Indeed, much of it is about postponing conclusions until the evidence
is clear. That was, in fact, the sensible sense behind the 1989 and
2004 DoE reports. The pseudoskeptics want to treat the matter as
closed, but those reviews did not treat it that way. The first review
concluded that there wasn't convincing evidence for cold fusion,
noted the reasons to doubt that Pons and Fleischmann had discovered
d-d fusion at room temperature.
And all that was reasonable, given the evidence they had. I claim
that in 2004, the "overall sense" (moderately negative) was not
reasonable, there are clear signs of attachment to prior conclusions
among the experts. But that's certainly debatable! The real point
about 2004 was that a general sense of there being something worth
looking at had very palpably increased. This is quite the opposite of
what would be expected with "pathological science," but someone like
Cude will search for ways to frame the report to make it seem
otherwise. Generally, "believers" have rejected the report, taking an
opposite tack to mine, which is simply to note certain errors in the
report, but also to note how much the report was *different* from
1989. The pseudoskeptics have generally framed the report using a
sentence from the conclusion that makes it appear that nothing had
changed since 1989, but, in fact, what had not changed was generally
the overall conclusion *as to funding.* Then the pseudoskeptic makes
or uses the implied assumption that, if CF were real, they'd have
recommended throwing billions of dollars at it, and, therefore, the
conclusion must be read as "not real."
When we look at the details of the report, we can see, in one
important case at least, exactly where some of the reviewers went
astray. There are clear, blatant errors, easy to recognize once you
know where to look. Those errors are not minor, they undermined the
most important evidence, not only for some kind of LENR, but for
deuterium fusion (mechanism unknown). Not errors of interpretation,
errors regarding the evidence itself. And we can cover that on
Wikiversity in detail, then it becomes possible to cover this with a
simple reference to a page there.
In other words, the work we do now, on Wikiversity, saves much work later on.

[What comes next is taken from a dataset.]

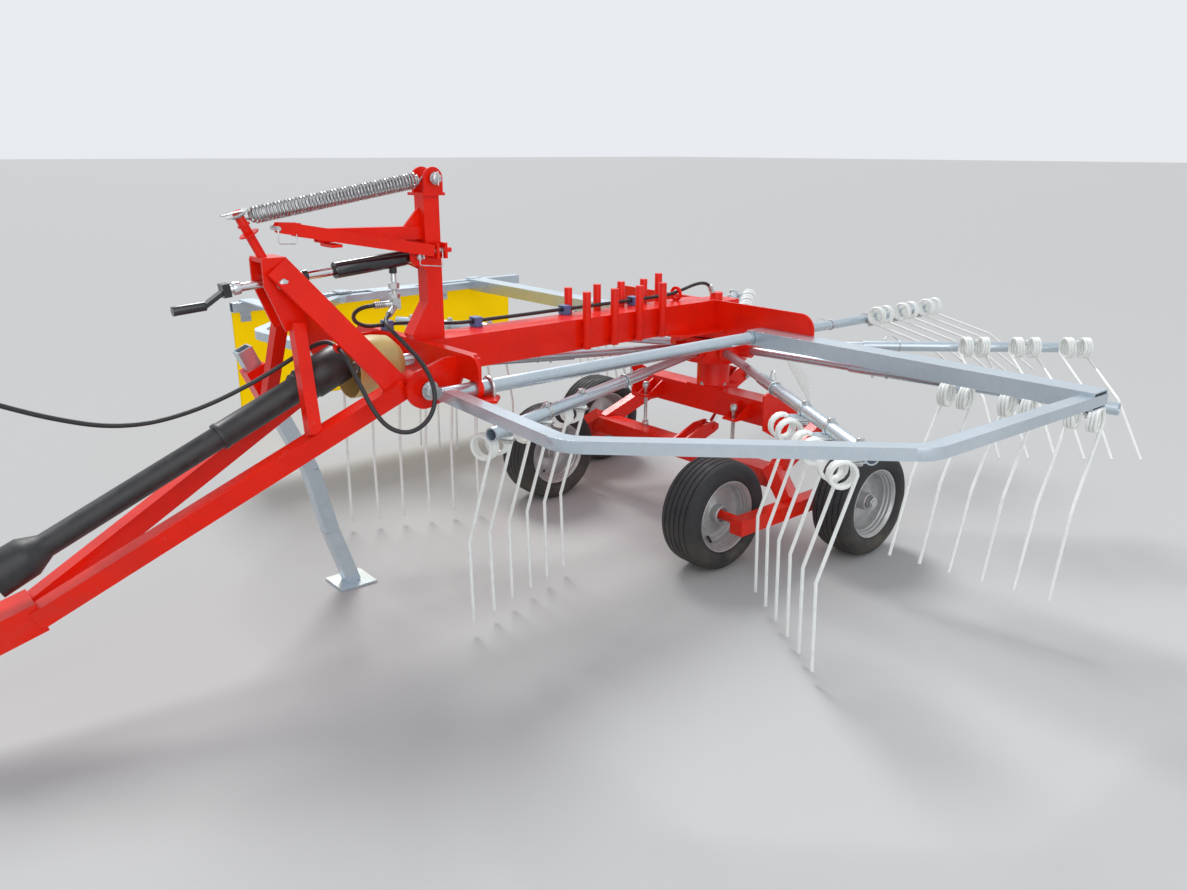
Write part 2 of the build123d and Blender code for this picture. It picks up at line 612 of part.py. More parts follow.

Originality is the spirited spice of dreams.
I haven't kept on cross-posting, as Vortex-L has become my active
venue for CF.
Cross-posting irritates people. You can, if you have written
something on one list that might be of interest to those on another,
post a link on the other list, if it would be of interest to some.
Cross-posting tends to create forks, and then people may feel that
they either have to abandon a discussion in one place, or write about
it in two, thus wasting a lot of time.